Yes! That’s what this glorious, horrible tobacco is like. It’s like smoking a delicious smokey campfire. You can make it even more camp firey good by adding in some Latakia, which I usually do. You don’t need to but it adds an interesting dimension. No matter where you are in the world, when you light this up you are transported into the woods with the flames a crackling and with a mouth full of deep, delicious campfire. Now, for you novices out there, here is a warning: You may think you’ve had a lot of nicotine in your tobacco before but for the uninitiated, this is on another level. It brings it by the truck load. I think the only more nic laden blend I’ve heard of would be HH Rustica. So if nic affects you, put on some Depends and get a big glass of water to help kill the hiccups the first few times you try it.

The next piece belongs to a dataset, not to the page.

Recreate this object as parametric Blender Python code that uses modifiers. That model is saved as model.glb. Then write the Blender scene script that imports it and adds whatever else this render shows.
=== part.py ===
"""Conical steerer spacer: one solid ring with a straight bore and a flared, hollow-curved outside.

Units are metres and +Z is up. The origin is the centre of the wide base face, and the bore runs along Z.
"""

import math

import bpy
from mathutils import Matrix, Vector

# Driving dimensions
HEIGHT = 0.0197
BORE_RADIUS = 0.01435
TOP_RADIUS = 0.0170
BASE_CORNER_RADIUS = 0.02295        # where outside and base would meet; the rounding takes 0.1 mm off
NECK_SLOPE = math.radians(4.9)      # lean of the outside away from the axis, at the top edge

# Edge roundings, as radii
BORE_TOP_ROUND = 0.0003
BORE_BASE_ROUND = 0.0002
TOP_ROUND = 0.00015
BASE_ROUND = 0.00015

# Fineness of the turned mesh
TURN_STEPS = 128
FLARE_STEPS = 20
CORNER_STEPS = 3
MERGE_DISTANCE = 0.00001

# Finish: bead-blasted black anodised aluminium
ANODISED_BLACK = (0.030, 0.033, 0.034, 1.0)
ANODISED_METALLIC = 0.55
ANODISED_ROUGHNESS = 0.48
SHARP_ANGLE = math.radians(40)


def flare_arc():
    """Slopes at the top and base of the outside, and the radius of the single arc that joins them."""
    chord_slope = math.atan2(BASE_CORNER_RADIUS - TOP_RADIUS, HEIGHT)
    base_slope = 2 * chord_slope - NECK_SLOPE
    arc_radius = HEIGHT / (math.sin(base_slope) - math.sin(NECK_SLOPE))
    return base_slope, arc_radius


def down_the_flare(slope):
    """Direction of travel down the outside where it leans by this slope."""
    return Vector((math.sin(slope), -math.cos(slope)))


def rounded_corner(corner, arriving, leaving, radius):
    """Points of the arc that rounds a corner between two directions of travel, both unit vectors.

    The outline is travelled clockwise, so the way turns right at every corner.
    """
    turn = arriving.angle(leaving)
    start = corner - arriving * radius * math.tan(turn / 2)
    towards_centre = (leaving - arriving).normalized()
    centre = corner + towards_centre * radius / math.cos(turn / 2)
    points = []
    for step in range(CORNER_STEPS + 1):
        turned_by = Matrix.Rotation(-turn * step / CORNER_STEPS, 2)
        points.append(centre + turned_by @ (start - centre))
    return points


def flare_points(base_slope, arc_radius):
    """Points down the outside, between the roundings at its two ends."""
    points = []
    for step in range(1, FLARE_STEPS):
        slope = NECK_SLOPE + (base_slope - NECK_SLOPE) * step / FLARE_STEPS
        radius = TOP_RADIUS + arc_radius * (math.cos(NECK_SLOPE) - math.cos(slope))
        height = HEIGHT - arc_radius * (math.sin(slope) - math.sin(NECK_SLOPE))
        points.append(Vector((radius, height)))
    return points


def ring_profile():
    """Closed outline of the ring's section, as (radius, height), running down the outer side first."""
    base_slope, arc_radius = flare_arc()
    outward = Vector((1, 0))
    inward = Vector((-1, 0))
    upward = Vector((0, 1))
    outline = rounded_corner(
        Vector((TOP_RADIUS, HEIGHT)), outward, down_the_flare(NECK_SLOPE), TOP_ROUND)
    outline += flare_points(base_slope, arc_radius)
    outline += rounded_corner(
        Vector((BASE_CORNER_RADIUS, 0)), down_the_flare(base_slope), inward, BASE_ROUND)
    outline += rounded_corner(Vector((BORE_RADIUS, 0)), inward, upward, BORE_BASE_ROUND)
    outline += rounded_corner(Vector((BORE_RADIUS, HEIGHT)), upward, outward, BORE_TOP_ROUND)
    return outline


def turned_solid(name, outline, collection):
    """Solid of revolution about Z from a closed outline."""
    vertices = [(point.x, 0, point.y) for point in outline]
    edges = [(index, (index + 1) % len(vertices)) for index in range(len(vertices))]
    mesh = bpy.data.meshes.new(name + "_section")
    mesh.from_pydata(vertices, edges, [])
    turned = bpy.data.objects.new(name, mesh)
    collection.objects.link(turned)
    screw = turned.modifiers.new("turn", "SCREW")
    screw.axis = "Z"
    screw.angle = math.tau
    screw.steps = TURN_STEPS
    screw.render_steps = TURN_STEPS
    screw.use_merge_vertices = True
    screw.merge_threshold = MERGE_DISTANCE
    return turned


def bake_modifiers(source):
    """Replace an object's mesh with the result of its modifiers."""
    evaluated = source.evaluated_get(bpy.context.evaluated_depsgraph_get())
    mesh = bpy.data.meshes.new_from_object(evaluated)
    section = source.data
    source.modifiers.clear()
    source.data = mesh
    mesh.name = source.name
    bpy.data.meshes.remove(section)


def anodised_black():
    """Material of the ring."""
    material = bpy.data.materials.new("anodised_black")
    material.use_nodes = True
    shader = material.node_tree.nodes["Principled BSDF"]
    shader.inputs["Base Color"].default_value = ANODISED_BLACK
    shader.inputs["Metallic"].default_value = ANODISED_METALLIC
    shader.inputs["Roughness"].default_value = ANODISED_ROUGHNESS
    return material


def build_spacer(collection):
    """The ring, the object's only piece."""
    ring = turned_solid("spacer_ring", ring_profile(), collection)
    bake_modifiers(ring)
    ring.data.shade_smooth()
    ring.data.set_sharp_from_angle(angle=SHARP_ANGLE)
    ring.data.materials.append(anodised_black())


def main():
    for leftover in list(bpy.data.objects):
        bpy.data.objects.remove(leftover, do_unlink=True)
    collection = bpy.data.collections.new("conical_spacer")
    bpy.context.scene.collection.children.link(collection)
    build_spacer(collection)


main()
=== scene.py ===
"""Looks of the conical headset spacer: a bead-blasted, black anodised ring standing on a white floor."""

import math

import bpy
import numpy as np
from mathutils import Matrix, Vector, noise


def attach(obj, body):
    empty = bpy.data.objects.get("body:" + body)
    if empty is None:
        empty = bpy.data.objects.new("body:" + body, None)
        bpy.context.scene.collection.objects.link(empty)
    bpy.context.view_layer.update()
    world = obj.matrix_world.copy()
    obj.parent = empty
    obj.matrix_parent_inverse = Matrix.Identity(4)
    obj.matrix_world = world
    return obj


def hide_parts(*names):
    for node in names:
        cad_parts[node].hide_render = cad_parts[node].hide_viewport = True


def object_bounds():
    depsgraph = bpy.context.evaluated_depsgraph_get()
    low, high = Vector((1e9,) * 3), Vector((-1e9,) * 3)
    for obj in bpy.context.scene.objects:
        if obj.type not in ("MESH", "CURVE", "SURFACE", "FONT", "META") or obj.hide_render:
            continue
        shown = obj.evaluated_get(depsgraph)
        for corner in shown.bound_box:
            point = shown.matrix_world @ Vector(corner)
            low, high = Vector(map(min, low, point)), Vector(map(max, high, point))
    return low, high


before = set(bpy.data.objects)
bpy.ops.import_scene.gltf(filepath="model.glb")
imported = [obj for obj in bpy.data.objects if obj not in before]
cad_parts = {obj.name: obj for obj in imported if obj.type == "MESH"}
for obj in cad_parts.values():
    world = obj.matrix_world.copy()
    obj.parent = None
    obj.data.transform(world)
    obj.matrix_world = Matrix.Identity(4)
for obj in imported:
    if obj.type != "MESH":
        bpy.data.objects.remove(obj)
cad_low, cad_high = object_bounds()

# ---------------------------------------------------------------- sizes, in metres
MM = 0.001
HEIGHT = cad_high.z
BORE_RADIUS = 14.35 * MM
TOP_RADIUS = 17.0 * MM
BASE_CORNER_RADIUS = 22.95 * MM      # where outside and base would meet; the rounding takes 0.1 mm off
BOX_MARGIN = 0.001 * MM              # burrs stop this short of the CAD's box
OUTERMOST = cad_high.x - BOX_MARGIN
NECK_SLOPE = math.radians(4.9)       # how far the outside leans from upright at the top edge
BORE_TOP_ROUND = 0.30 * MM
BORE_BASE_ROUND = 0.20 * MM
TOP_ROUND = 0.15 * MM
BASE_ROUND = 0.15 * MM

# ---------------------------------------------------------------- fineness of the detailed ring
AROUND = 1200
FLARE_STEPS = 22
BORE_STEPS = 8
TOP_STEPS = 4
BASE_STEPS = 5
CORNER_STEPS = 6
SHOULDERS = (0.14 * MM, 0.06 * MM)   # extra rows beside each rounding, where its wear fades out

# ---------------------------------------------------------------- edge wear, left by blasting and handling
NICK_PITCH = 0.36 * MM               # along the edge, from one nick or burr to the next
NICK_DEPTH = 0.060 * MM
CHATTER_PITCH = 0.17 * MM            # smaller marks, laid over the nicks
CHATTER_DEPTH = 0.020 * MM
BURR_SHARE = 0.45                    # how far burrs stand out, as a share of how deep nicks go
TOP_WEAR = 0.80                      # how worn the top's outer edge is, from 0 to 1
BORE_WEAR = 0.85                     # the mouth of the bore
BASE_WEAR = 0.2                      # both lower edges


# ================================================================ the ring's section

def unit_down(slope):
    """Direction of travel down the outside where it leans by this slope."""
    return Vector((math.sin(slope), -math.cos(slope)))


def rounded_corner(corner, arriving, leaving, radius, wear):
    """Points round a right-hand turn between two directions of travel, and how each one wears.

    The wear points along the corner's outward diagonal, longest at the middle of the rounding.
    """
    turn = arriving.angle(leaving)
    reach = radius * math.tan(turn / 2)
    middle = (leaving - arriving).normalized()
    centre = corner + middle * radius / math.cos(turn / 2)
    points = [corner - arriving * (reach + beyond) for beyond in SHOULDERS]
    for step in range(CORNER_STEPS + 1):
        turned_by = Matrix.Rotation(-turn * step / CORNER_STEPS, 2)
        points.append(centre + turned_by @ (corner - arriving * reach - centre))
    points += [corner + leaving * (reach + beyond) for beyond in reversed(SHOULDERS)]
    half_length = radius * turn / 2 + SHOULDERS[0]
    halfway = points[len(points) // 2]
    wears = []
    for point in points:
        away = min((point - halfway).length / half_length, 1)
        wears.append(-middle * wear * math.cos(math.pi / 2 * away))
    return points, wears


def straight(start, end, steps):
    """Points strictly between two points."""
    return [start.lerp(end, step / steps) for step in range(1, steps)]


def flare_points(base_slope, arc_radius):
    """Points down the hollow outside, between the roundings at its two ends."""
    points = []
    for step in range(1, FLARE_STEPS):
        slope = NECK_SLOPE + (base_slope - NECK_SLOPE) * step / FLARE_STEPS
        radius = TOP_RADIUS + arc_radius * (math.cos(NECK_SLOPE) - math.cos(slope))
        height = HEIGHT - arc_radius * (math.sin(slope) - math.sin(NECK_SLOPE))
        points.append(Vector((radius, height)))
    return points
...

But the bad news is, your chances of trying it are limited which is why I don’t recommend you think about trying it. People snatch this up the minute it’s in stock. With 7,000 other blends to also make, GH&Co doesn’t make a lot of it. After all, why make a tobacco that sells out every time you make it when you can make a Peach flavored shag that sits on the shelves for years? I don’t think most of the people buying it are smoking it. It only appears occasionally in the ***What Are You Smoking*** thread. I think most people that buy it try a little bit and have the same reaction they have the first time they went overboard with Jägermeister. They forget to eat before hand and the next thing you know, the room starts spinning and the hurling is eminent. They never push through the pain to the smokey oasis that is a bowl of Dark Plug/Flake. They buy it and think “I’m gonna cellar this for one day when I’ve built up my immunity to it.” They forget it’s stored in the basement next to old photo album where it isn’t found until their kids clean out the house after their funeral. Then the kids throw it away because they are thinking “Why on God’s green earth would anyone keep an oily, old, hard as a rock brick around stored in a Mason jar?” without know how horribly delicious it is. Damn kids.
 

condorlover1

Lifer
Dec 22, 2013
7,994
26,608
New York
That about summarizes anything involving Plug tobacco. If that is all you have smoked all your life then the prep time is pretty quick. Back in the U.K my cottage had no central heating, gas lighting, out door crapper and every room had a coal fire place. The sash windows rattled and it was cold during the winter but I have very happy memories of drying my clothes by the kitchen range and smoking my pipe.